begin
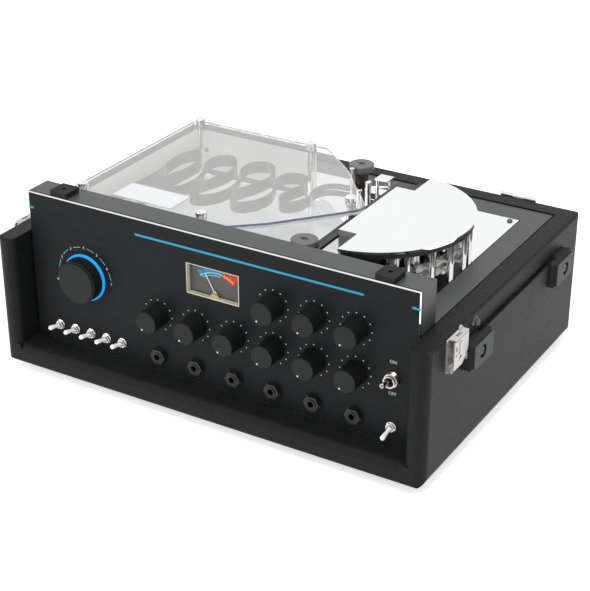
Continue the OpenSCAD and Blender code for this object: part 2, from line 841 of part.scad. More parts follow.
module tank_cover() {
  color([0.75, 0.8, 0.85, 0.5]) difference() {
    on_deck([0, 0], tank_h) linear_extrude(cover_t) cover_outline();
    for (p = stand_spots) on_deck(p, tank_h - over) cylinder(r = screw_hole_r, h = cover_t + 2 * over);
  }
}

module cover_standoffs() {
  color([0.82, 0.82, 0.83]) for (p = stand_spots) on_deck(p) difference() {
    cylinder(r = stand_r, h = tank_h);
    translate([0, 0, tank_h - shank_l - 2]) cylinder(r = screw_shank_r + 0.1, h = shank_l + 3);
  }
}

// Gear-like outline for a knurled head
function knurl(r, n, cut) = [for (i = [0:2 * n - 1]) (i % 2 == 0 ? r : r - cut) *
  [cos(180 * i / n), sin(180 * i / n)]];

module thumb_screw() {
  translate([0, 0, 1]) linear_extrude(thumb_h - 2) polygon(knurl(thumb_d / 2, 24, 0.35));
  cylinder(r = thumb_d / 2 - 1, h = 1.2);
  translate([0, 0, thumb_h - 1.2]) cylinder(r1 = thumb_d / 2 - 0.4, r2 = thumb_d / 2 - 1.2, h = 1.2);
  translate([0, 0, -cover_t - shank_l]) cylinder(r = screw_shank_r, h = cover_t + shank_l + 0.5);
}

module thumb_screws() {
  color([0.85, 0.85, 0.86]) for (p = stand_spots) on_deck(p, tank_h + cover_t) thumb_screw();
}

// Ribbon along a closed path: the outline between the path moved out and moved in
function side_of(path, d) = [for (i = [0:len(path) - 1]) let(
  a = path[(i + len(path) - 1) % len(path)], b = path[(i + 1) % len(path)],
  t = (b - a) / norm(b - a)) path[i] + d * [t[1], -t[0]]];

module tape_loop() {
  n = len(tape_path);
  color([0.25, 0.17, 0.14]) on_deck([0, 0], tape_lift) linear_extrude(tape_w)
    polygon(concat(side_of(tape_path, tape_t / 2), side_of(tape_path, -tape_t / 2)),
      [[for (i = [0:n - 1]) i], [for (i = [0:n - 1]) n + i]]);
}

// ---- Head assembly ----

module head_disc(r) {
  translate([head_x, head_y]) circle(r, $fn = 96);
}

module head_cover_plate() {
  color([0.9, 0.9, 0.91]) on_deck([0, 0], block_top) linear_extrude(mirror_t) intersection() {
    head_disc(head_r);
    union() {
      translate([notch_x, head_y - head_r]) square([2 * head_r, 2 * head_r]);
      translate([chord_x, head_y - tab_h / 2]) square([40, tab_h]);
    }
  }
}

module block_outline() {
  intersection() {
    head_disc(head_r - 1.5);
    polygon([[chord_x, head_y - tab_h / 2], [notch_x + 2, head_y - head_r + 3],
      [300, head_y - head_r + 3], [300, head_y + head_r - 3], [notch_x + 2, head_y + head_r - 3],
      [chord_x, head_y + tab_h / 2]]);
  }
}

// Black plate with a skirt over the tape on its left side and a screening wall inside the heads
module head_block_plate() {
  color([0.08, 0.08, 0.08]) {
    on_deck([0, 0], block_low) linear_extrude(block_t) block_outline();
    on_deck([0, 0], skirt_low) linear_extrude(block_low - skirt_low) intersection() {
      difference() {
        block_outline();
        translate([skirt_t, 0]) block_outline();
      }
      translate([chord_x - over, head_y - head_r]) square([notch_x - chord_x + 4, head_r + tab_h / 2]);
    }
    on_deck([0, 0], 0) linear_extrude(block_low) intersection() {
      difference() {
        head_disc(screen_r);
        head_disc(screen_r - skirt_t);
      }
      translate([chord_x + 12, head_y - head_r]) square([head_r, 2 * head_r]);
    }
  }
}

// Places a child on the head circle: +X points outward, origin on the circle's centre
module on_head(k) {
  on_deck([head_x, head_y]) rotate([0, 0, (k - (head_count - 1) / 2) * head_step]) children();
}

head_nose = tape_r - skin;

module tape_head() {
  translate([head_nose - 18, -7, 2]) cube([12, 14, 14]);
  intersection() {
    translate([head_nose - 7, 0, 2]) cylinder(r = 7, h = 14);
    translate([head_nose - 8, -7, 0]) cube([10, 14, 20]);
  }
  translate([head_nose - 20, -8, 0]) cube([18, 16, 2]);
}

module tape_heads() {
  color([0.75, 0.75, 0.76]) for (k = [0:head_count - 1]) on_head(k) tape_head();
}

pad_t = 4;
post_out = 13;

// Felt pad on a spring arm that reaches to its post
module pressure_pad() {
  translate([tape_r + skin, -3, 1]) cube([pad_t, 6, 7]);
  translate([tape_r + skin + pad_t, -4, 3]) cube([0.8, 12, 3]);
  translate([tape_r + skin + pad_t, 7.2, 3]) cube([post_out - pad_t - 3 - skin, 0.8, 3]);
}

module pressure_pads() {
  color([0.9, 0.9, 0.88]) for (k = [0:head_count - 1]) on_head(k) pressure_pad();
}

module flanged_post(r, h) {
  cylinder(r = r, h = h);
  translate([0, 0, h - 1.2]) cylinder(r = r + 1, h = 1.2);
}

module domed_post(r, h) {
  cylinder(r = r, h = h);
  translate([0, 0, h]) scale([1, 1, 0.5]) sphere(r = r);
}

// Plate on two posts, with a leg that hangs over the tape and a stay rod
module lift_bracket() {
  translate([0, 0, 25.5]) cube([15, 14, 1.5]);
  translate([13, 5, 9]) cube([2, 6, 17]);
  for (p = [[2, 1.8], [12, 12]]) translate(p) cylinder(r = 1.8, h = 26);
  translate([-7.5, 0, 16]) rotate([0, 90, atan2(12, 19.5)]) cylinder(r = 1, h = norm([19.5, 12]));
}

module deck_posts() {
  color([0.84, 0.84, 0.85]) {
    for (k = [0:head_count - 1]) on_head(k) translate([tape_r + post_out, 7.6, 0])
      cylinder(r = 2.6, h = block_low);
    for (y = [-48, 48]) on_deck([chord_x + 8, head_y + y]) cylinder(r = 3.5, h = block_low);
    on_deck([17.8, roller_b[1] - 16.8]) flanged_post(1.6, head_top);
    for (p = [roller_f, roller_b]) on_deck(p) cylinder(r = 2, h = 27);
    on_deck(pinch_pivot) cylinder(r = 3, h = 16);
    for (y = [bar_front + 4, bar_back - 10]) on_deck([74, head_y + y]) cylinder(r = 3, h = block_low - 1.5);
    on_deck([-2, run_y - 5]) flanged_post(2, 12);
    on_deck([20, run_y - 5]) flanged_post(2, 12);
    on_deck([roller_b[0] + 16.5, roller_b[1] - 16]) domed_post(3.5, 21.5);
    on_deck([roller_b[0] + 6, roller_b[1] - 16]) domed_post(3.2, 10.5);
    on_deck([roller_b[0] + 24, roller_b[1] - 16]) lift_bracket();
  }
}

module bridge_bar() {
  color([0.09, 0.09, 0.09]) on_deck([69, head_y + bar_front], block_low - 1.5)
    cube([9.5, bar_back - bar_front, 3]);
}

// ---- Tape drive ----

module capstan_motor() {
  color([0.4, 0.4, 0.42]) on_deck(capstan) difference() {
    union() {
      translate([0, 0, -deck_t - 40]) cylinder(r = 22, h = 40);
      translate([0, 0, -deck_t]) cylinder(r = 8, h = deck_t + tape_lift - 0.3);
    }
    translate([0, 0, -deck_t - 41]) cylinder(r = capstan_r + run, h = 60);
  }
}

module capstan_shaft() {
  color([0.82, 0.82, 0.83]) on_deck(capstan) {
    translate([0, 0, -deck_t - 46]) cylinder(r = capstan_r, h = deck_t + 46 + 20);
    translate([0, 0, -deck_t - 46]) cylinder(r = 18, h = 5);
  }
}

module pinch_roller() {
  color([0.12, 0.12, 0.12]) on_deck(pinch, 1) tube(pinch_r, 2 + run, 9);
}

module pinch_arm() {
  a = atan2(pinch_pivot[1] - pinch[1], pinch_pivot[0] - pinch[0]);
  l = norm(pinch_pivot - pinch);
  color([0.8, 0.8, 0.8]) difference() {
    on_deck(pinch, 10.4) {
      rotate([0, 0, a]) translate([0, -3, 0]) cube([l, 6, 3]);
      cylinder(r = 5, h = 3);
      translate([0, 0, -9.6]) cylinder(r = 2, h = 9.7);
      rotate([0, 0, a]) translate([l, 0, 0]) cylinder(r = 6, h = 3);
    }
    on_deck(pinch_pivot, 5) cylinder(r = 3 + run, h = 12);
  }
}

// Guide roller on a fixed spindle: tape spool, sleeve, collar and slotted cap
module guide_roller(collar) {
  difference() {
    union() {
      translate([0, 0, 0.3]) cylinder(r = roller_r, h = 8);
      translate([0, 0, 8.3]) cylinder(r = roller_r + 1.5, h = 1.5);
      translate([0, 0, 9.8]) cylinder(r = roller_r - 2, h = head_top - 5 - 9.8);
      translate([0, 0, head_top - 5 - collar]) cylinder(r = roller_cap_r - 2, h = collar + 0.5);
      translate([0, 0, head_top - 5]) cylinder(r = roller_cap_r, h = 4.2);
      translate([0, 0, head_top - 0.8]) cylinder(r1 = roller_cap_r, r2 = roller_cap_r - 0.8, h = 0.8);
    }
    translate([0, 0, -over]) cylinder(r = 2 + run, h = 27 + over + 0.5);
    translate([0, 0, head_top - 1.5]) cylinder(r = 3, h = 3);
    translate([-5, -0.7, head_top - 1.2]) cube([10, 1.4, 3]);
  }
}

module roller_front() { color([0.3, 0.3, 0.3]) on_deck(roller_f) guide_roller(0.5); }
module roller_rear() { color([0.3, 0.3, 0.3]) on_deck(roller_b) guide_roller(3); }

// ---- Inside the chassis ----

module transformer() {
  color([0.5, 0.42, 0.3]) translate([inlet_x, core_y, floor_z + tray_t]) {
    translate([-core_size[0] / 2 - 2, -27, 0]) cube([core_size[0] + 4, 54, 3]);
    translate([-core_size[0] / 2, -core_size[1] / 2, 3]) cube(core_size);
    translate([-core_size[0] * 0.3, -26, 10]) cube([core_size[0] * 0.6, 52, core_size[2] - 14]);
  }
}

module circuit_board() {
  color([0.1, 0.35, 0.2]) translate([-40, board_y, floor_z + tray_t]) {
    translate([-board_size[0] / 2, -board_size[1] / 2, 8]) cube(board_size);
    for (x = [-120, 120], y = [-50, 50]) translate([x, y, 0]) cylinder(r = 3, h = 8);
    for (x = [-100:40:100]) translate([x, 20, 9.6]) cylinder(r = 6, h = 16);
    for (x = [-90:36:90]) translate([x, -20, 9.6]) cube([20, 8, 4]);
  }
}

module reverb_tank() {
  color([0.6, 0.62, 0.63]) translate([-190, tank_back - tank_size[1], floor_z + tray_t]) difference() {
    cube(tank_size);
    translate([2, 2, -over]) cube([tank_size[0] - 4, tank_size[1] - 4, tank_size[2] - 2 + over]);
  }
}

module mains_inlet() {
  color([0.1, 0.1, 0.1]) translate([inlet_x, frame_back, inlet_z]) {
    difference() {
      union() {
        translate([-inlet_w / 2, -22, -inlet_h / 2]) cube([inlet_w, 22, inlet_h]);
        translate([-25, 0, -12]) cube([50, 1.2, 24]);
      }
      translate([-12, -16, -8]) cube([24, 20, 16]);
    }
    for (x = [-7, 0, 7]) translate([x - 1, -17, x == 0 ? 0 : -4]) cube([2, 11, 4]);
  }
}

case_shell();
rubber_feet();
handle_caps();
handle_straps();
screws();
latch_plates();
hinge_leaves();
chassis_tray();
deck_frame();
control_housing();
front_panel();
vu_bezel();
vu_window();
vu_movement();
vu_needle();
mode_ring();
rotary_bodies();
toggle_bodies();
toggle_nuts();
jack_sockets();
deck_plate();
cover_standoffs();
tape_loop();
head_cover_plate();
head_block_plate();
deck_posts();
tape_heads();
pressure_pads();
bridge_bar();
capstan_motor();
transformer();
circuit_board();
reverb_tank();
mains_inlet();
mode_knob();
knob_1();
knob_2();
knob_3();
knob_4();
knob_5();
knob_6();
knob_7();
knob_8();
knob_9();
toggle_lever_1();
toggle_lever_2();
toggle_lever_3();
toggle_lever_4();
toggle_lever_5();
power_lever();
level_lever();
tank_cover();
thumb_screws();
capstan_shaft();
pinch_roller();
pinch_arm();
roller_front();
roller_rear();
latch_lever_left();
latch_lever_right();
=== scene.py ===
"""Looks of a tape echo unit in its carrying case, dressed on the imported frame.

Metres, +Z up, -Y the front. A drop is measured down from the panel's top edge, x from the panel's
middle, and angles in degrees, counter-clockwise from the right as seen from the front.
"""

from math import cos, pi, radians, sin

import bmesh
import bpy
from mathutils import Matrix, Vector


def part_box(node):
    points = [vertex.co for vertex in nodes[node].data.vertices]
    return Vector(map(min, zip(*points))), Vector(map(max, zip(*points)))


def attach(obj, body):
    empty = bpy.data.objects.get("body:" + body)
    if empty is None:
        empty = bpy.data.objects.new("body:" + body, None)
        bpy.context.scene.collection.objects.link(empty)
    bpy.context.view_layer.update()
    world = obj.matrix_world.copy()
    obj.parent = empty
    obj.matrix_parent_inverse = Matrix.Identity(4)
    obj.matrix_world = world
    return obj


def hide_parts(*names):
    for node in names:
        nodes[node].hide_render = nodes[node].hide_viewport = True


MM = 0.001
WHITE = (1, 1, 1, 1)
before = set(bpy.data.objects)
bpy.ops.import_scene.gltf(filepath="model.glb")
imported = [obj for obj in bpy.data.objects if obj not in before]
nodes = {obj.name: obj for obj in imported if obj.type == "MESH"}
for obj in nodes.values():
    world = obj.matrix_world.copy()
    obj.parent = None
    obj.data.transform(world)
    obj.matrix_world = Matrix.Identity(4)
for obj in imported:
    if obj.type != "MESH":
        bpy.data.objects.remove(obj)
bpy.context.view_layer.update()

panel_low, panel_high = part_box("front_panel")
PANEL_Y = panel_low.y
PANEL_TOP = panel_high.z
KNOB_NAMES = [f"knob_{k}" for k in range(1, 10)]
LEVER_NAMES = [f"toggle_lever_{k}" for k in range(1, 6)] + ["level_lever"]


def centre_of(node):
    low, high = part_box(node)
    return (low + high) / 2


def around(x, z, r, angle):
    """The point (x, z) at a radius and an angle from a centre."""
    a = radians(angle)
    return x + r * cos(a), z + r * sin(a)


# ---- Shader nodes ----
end
◆ Problem description
Return exactly, and only, the lines from the one containing "rubber_feet();" down to the one containing "if empty is", with both of those lines included.

◆ Problem solution
rubber_feet();
handle_caps();
handle_straps();
screws();
latch_plates();
hinge_leaves();
chassis_tray();
deck_frame();
control_housing();
front_panel();
vu_bezel();
vu_window();
vu_movement();
vu_needle();
mode_ring();
rotary_bodies();
toggle_bodies();
toggle_nuts();
jack_sockets();
deck_plate();
cover_standoffs();
tape_loop();
head_cover_plate();
head_block_plate();
deck_posts();
tape_heads();
pressure_pads();
bridge_bar();
capstan_motor();
transformer();
circuit_board();
reverb_tank();
mains_inlet();
mode_knob();
knob_1();
knob_2();
knob_3();
knob_4();
knob_5();
knob_6();
knob_7();
knob_8();
knob_9();
toggle_lever_1();
toggle_lever_2();
toggle_lever_3();
toggle_lever_4();
toggle_lever_5();
power_lever();
level_lever();
tank_cover();
thumb_screws();
capstan_shaft();
pinch_roller();
pinch_arm();
roller_front();
roller_rear();
latch_lever_left();
latch_lever_right();
=== scene.py ===
"""Looks of a tape echo unit in its carrying case, dressed on the imported frame.

Metres, +Z up, -Y the front. A drop is measured down from the panel's top edge, x from the panel's
middle, and angles in degrees, counter-clockwise from the right as seen from the front.
"""

from math import cos, pi, radians, sin

import bmesh
import bpy
from mathutils import Matrix, Vector


def part_box(node):
    points = [vertex.co for vertex in nodes[node].data.vertices]
    return Vector(map(min, zip(*points))), Vector(map(max, zip(*points)))


def attach(obj, body):
    empty = bpy.data.objects.get("body:" + body)
    if empty is None:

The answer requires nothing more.